The study will also examine charging, possibly by taxation, for the use of private car-parks provided by employers.

And if you are wealthy enough to survive all that, the DTO plans to target you by reducing the number of car-parking spaces in the city.

The news of the "demand management measures" follows the recent announcement by the Mayor of Greater London, Mr Ken Livingston, that a charge of 5 per vehicle is to be levied on non-residents for car use in a wide area of Central London.

However, Mr John Henry, the director of the DTO, says Dublin is not simply following London and has, in fact, been looking at demand management measures for some time.

"There are basically two sides to the DTO overall strategy and demand management has always been one," said Mr Henry. He pointed out that the canals would provide a natural barrier around the city to facilitate the introduction of road pricing.

He explained that this would not involve toll booths but electronic scanners which would scan the vehicle's number-plate and automatically deduct the charge from a prepaid ticket.

In the case where the ticket had not been pre-paid a fine would be issued to the owner of the registration. "There would be no delays, no queues at booths. This technology is being developed and I am aware of a version currently going into service at the West Link."

Other measures to be addressed by the study include a change in the way local authorities assess planning applications. "They used to ask for a minimum number of parking spaces; the thinking now is that there should be a limit to the number of spaces which they would be allowed to provide."

This would involve planning applicants engaging in "mobility management" to assess how potential employees could best travel to work outside of a private car or outside peak times. 

Mr Henry said the study would look at how this form of mobility management could be extended to existing companies through legislation and company car-parks could be charged at the rates of private car-parks through a system of benefit-in-kind. 

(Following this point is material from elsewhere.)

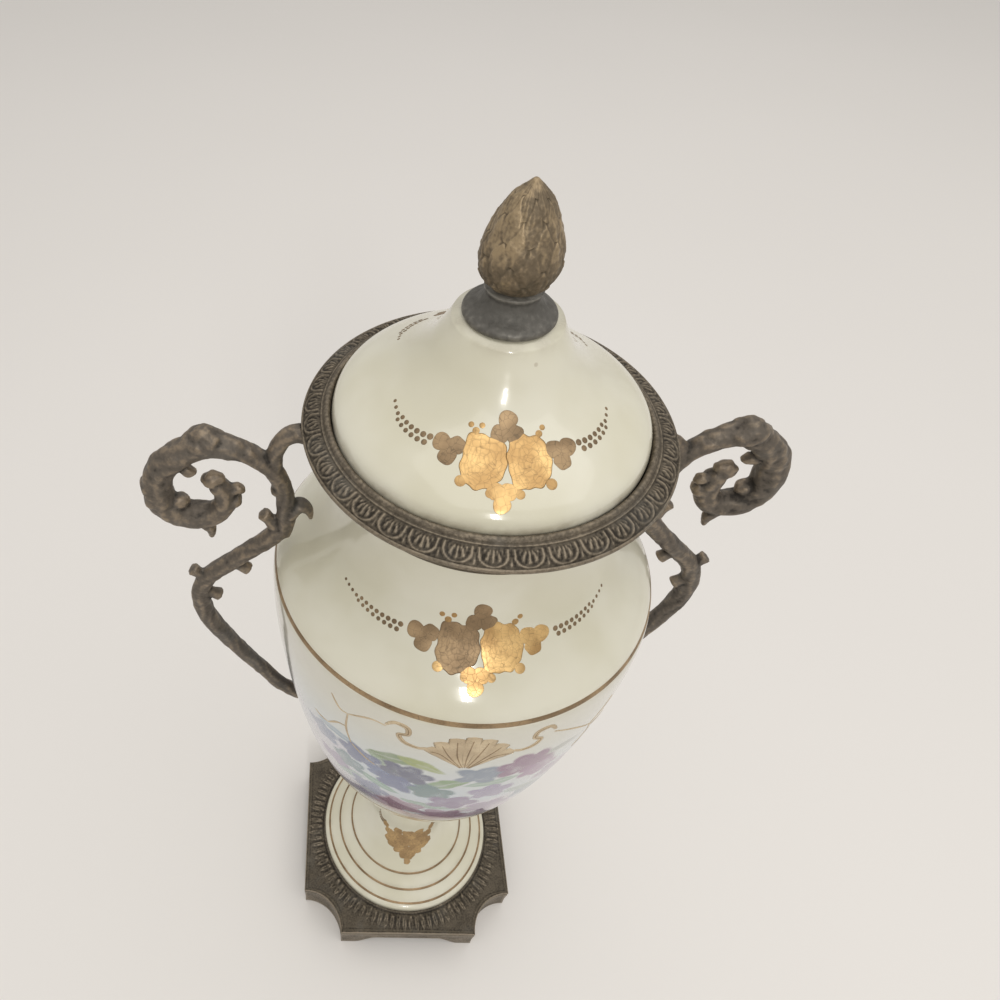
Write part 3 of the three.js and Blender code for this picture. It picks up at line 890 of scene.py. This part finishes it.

Once companies look at mobility management, the DTO is hoping a time/price structure could divert demand for road space at peak times. "Pricing would be directed to encourage people not to travel on certain roads at peak times.

"The road must not generate a demand greater than its capacity, as is happening on the M50 at the moment. When that happens you have the peak time lengthening as it is currently. The demand needs to be restricted below the capacity so the road functions and you get value for it. Tolls and variably-timed tolls can do that. Road pricing on the M50 will have to be managed to reduce demand.

"The eastern bypass will also have to be managed. We may have to put cordons around the city and the canals would suggest themselves for that, and as there are only a limited number of crossing points it would be relatively easy. Prices will be set for different times so that we don't let demand exceed capacity." 

For car drivers in panic at this point the DTO points out that the second half of their strategy is the implementation of "real choice" public transport. An essential part of the DTO strategy is "walk and ride" which is to be in place before the more draconian measures are introduced. 

"You must be able to walk to a public transport corridor at the start of your journey and walk to your destination from where public transport leaves you," said Mr Henry.

And that may be sooner than later. The latest news on the metro, for example, is that 35 expressions of interest were received from foreign companies in relation to building the first section between the city centre and the airport.

"We think now that the first phase might be in place by 2007 or 2008 but anyone who thinks they have almost a decade before any of the demand management measures come in are mistaken," says Mr Henry. 

The first two Luas lines would be in place by 2003, other improvements in the railways and the bus corridors "may already allow the introduction of road pricing on certain routes where there is a real choice", he said.

"It is all about choice. The demand management study will indicate how we can lead people to making a choice in favour of public transport: the brief of the study is to show us how, when and where."